The similar pattern of magnetic activities depending on orientation of the Co13 cluster was found for the chiral (5,3) tube with the same diameter 5.48 Å as the zigzag (7,0) tube. In the frame of LDA approach, when the Co13 cluster took a cross orientation to the channel, the magnetic rate was 3.42 µB, and when an along orientation of Co13 cluster was considered, then the magnetic moment of the complex was 6.24 µB that is 1.8 times higher. When I used GGA method, the magnetism was estimated as 3.24 and 5.27 µB, respectively. It is interesting that the difference in magnetic moments depending on Co13 cluster orientation was smaller for a chiral tube than for a zigzag tube with the same diameter.

An unexpected result was obtained from experiments on the chiral (6,2) tube with a bigger diameter 5.65 Å. The magnetic moments of this filled nanotube for various orientations of Co13 cluster were smaller than in the case of the chiral (5,3) tube, such as 1.15 µB for across orien-

Figure 1. Total spin magnetic moments S(μB) of endohedral carbon nanotubes depending on the chiral symmetry and position of Co13 impurity, where (+) is across orientation, and (−) is longitudinal orientation of the Co13 cluster to the nanotube’s channel.

tation and 3.65 µB for longitudinal orientation with LDA calculations, as well as 0.86 and 3.37 µB, respectively for GGA technique.

In general, the correlation between LDA-CA and GGAPBE methods on the given experimental set was significant.
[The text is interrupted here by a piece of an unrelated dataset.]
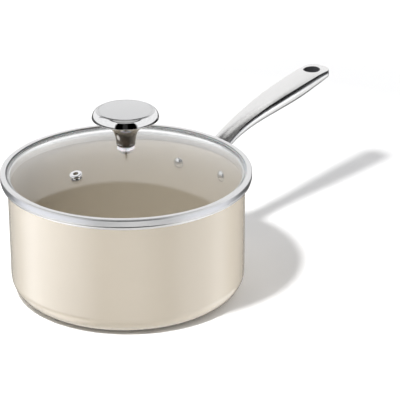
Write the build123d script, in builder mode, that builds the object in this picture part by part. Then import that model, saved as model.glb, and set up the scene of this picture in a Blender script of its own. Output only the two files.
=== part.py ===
from build123d import *
import math
import os

# Saucepan with a glass lid. Millimetres, +Z up, origin at the centre of the base's underside,
# long handle along +X. Two bodies: the pan with its riveted handle, and the lid that lifts off.

os.makedirs("parts", exist_ok=True)

# ---- driving dimensions -------------------------------------------------------------------
# pan
R_WALL = 97.3            # outside of the enamelled wall
T_WALL = 2.3             # wall, both skins included
SKIN = 0.35              # enamel outside, ceramic coating inside
CORNER = 15.0            # outside base corner
INNER_CORNER = 13.0      # inside base corner
FLOOR_Z = 4.8            # cooking surface
RIM_Z = 98.5             # top of the pouring rim
RIM_T = 2.7              # rim thickness
R_RIM = 102.45           # edge of the pouring rim
SKIN_TOP = 93.2          # both skins stop under the bare rim
R_PLATE = 70.0           # induction plate
PLATE_T = 0.9
R_PIERCING = 2.2
PIERCINGS = ((18, 8), (34, 16), (50, 24), (63, 32))     # ring radius and count
FLARE = 2.0              # curve that turns the wall out into the rim

# handle fixing
FLANGE_T = 3.0
FLANGE_W, FLANGE_H = 64.0, 21.0
RIVET_Z = 74.0
RIVET_ANGLE = 14.5       # each side of the handle's centre plane
R_SHANK = 3.0
R_RIVET_HEAD = 4.8
RIVET_DOME = 2.6         # head inside the pan
LOW_DOME = 1.7           # head on the flange
HEAD_OVERLAP = 0.14      # keeps a flat head seated on the curved wall

# handle
HANDLE_TIP = 263.5
TIP_CORNER = 7.0
PLATE_EDGE = 1.8         # side of the upper shell
SHELL_T = 1.3
R_HANG = 6.9             # open hole
R_SLEEVE = 7.7           # outside of its dark liner
HANG_X = 248.8
HANDLE_ROOT = 97.0
ROOT_EDGE_Z = 74.9       # side edge of the handle where it meets the wall
CLIMB = 31.8             # height gained by the steep neck
NECK_LENGTH = 38.5       # how quickly the neck levels out
END_SLOPE = 0.103        # what is left of the slope at the tip
HALF_WIDTH = 12.1        # at the grip
WAIST = 3.9              # narrowing of the neck, at WAIST_X
WAIST_X = 138.0
WAIST_LENGTH = 50.0
NECK_DEPTH = 10.6        # belly below the side edge at the neck
GRIP_DEPTH = 17.2        # and at its fullest
BELLY_START = 112.0      # the belly deepens from here
BELLY_RUN = 110.0        # over this length
BELLY_END = 215.0        # and turns up to the tip from here
STATIONS = 18
ROOM = 160.0             # taller than the whole piece, for upright cuts
CROWN = 0.13             # crown height as a share of the half width
DROOP_X = 240.0          # from here to the tip the top face rolls down
TIP_DROOP = 2.0
TIP_FLATTENING = 0.3     # share of the crown lost at the tip

# lid
R_BAND = 103.0
BAND_T = 0.6
BAND_TOP = RIM_Z + 5.5
R_LIP = 98.6             # inner edge of the band's top lip
R_SKIRT = 94.6           # outside of the locating skirt
SKIRT_Z = 93.5
SEAL_T = 0.35
GLASS_T = 3.6
DOME_TOP = 124.0
R_DOME = 97.0            # where the dome meets the flat brim
GLASS_GAP = 0.5          # between the edge of the glass and the band
R_GLASS_HOLE = 3.4       # for the knob's screw
SEAL_STEP = 0.6
VENT_X = -58.5
R_VENT = 3.3             # hole in the glass
R_VENT_HOLE = 2.1        # open bore of the eyelet
R_VENT_FLANGE = 5.1
VENT_FLANGE_T = 1.5
VENT_GASKET_T = 0.5
VENT_LIP_T = 0.9         # rolled lip under the glass

# knob
KNOB_RIM_Z = 148.2
R_KNOB = 27.25
KNOB_EDGE_Z = 155.7
R_KNOB_TOP = 22.8
R_DISC = 21.9
DISC_INLAY = 0.9         # depth of the disc's seat
DISC_RISE = 0.7          # crown of the disc above the shoulder's edge
DISC_CROWN = 0.75
DISC_GAP = 0.15
R_FOOT = 5.5             # flat under the stem
R_FLARE = 25.0           # rim of the dark body under the cap
FLARE_LIP = 0.4
FLARE_DROP = 0.6
# Side of the stem, as radius and height over the foot.
TRUMPET = ((7.9, 3.2), (8.3, 6.2), (9.2, 10.2), (10.8, 13.8), (15.5, 18.6))
CAP_DEPTH = 3.2          # depth of the cap's hollow
CAP_BULGE = ((0.6, 0.0), (0.1, 0.25), (0.0, 0.8), (1.3, 4.8))     # inset and height over the rim
R_INSERT = 3.6
INSERT_LENGTH = 15.0
UPPER_GASKET_T = 0.4
GASKET_T = 1.0
R_UPPER_GASKET = 5.8
R_LOWER_GASKET = 7.2
R_WASHER = 6.3
WASHER_T = 0.8
R_SCREW = 2.4
SCREW_SPARE = 2.0        # insert left empty past the screw's end
R_HEAD = 4.6
HEAD_T = 2.6
RECESS_L, RECESS_W, RECESS_DEPTH = 4.6, 0.9, 1.4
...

4. Analysis and Discussion

As follows from the outcome above, the Co13 cluster emits more magnetism in an along orientation than in a cross orientation to the channel of a nanotube (Figure 1). This data is in good agreement with the result on doped by Co5 elongated fullerene C70-D5h and confirms the earlier conclusion: the closer carbon and cobalt atoms, the less magnetic moment of the Co-C complex [13,14]. Nevertheless, this simple rule does not work in the matter of chiral nanotubes. As such, the Co13 cluster emits less magnetism in the (6,2) tube with the diameter 5.65 Å than in the (5,3) tube with the diameter 5.48 Å, which demonstrates a nontrivial role of the carbon structure in magnetisation of Co-C complex. This finding is very interesting because the transmission electron microscopy, electron diffraction, and X-ray spectroscopy showed a structural transition of Co particles inside CNTs from hexagonal-close-packed (hcp) arrangement to face-centered-cubic (fcc) organization as a result of interaction between Co nanoparticles with CNTs [30].
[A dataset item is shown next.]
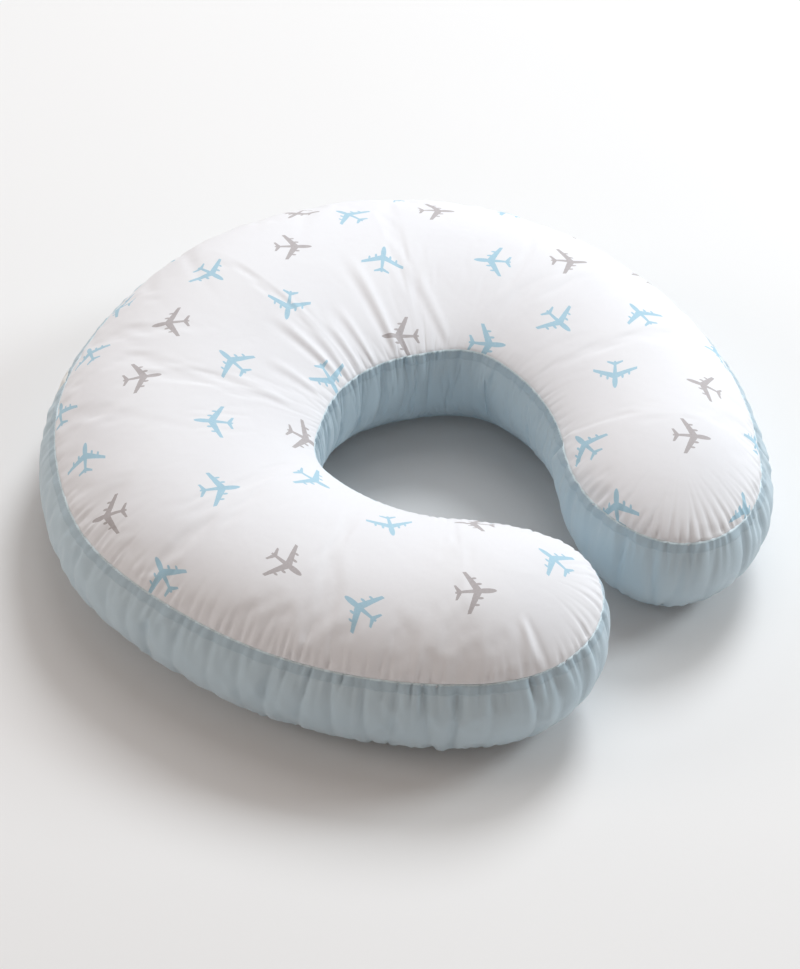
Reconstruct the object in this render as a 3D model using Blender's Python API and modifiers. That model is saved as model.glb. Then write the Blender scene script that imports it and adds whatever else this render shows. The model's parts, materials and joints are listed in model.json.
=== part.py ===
"""Nursing pillow: a U-shaped feeding cushion in a zipped cover, over a separate fibre-filled inner pillow.

Run with: blender --background --python part.py
Metres, +Z up, at real size. The back of the U faces +Y and its mouth -Y. The origin is on the surface that the
pillow rests on, under the middle of its bounding box.

The plan is a spine of three arcs a side (back, shoulder, arm) with a half-width along it, ended by a rounded tip.
A station is one upright cut through the pillow, from the spine out to the outline. Every layer is the same cut
made a little smaller, so the covers nest with a known gap. Angles in degrees along the back are measured round
the centre of the back arc, from +Y towards +X.
"""

import math

import bmesh
import bpy
from mathutils import Vector

# ---- Plan of the pillow --------------------------------------------------------------------------------------
BACK_RADIUS = 0.225  # of the spine, behind the wearer
BACK_ANGLE = 31.0  # each side of the middle
SHOULDER_RADIUS = 0.171
SHOULDER_ANGLE = 59.0
ARM_RADIUS = 0.249
ARM_ANGLE = 44.5
BACK_HALF_WIDTH = 0.1185
ARM_ROOT_HALF_WIDTH = 0.1005
ARM_TIP_HALF_WIDTH = 0.090
TIP_STRETCH = 1.30  # length of the rounded tip over its half-width

# ---- Cut through the pillow ----------------------------------------------------------------------------------
BACK_HEIGHT = 0.142  # at the crown
SHOULDER_HEIGHT = 0.134
TIP_HEIGHT = 0.141
OUTER_SEAM_HEIGHT = 0.095  # of the top seam
INNER_SEAM_HEIGHT = 0.107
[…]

Although the magnetic features of Co13 cluster in nanotubes were noticeable in our calculations, the hidden mechanisms of magnetism and peculiarity of electron actions in filled nanotubes are out of DFT approach [31, 32]. The chemical structure of nanotubes is composed of sp2 bonds, similar to those of graphite. Like in graphite, electrons can move along a tube, parallel to the graphene sheet. However, some tubes have a band gap like semiconductors that depends on chirality. For instance, armchair tubes are metals, chiral tubes with n-m divisible by 3 are small band gap semiconductors, all other tubes are large-band gap semiconductors [33]. Hence, experimental nanotubes with chiral indexes (7,0), (5,3), (6,2) are large-band gap semiconductors. Nonetheless, they demonstrated different properties of magnetism with introduced Co13 cluster, depending on the chiral symmetry that was not observed early on regarding endohedral fullerenes with chirality types (1,1) and (2,0) [14].

5. Conclusion

The total spin magnetic moment S of Co13 cluster with icosahedral symmetry decreased in the SWNT environment more significantly in the case of across orientation of the cluster than in the longitudinal orientation to a channel of nanotube. The magnetism did not monotonically descent with the decreasing diameter of filled carbon tube like endohedral fullerenes. Thus, open ends of carbon nanotubes are an important factor in the magnetic behavior of SWNTs doped with metallic cluster.

The parametric space in which the chiral vector presented the symmetry of a nanotube was partly investigated. The magnetic moment of Co13 cluster embedded into carbon nanotubes of different chirality varied in a wide range. The landscape of was very ruffle and unpredictable. Most structures were hard to calculate with LDA and GGA functionals. However, I hope a protonation of nanotube’s ends and new approaches will possibly allow to investigate extensive space.

In summary, the magnetic states of endohedral carbon nanotubes were strongly dependent on the orientation of Me-cluster within nanotube and on the fine atomic structure of carbon shell, i.e. on the specific arrangements between the metal and carbon atoms.

6. Acknowledgements

The author thanks Heinz Eikmeyer and anonymous referees for helpful suggestions.